There's a brief moment of such truth telling in the cellar in The Last Metro regarding Lucas' knowledge of Marion's feelings of love/desire for Bernard, swirling feelings she's tried to push down beneath the frozen surface of her professionalism and sense of propriety.  She's also found a way to displace her feelings when she lashes out at Bernard for physically attacking the movie's villain, a theater critic.
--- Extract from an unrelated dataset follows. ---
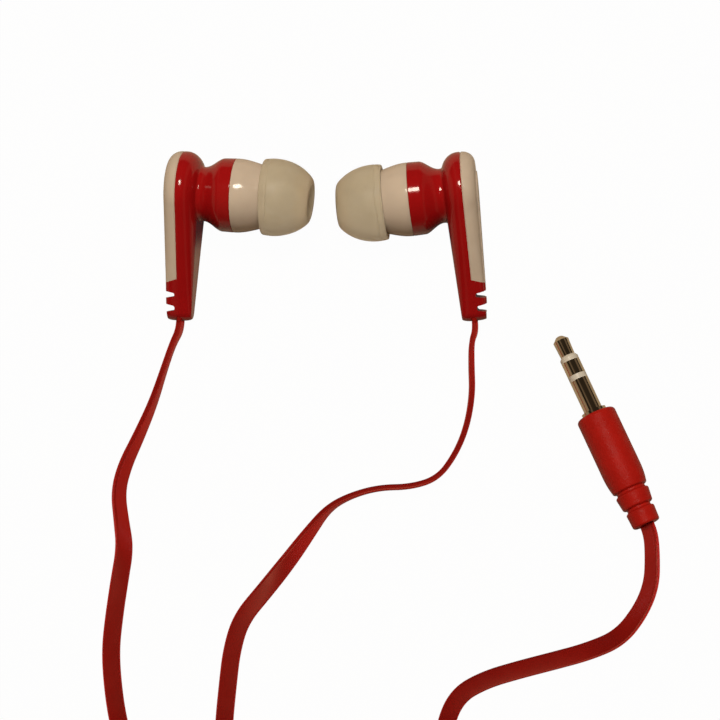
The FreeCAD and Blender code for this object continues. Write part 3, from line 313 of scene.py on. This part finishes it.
def ribbon(name, route, material):
    """A flat cord along a route of (x, y, z, roll), as one closed mesh, and its path."""
    path = spline_samples([point[:3] for point in route])
    rolls = spline_samples([(math.radians(point[3]), 0.0, 0.0) for point in route])
    section = flat_section()
    size = len(section)
    vertices = []
    for number, spot in enumerate(path):
        ahead = path[min(number + 1, len(path) - 1)]
        behind = path[max(number - 1, 0)]
        heading = (ahead - behind).normalized()
        side = UP.cross(heading).normalized()
        over = heading.cross(side)
        roll = rolls[number].x
        width_way = side * math.cos(roll) + over * math.sin(roll)
        thick_way = heading.cross(width_way)
        vertices.extend(spot + width_way * u + thick_way * v for u, v in section)
    faces = skin(len(path), size, closed=False)
    last = (len(path) - 1) * size
    faces.append(tuple(reversed(range(size))))
    faces.append(tuple(last + spoke for spoke in range(size)))
    return mesh_piece(name, vertices, faces, material), path


def new_material(name):
    """A node material, its tree and its shader."""
    material = bpy.data.materials.new(name)
    material.use_nodes = True
    tree = material.node_tree
    return material, tree, tree.nodes["Principled BSDF"]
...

I won't give any more away.

I will say, though, that I welcomed this change of focus during my day.  I will always love to think back on that Family in American Drama class.  I also enjoy the self-examination that inevitably grows out of thinking about the frozen pond, about the cellar of secrets and repressed feelings that reside inside of me.  They don't have the power they did when I was younger.  I suppose I have come to grips with my understanding that not everything I think or feel or have done needs to be out in the open.  With that understanding, these things don't eat at me, but are, in fact, sources of happiness that are not violating, nor will they violate, any trust and that I don't care to share.  I assume that those I am close to have their secrets, too.

I hope so.

Pauline Kael called The Last Metro an embarrassment, a lukewarm nothing of a movie. I wouldn't go that far.  I enjoyed that the movie was made in a 1940s style, never pretending to a piece of realism, but always keeping before us the melodrama of the theater company's backstage life and the melodrama of keeping Lucas hidden.  Even though the movie opens in a documentary style, soon any idea that this is an historical look at Paris during the Nazi occupation dissolves and much more nostalgic and romantic feel takes over.  Nonetheless, within this nostalgic and melodramatic context, the movie explores the realities of human life I've already mentioned, keeping it from being, for me, neither lukewarm, embarrassing, nor a nothing of a movie.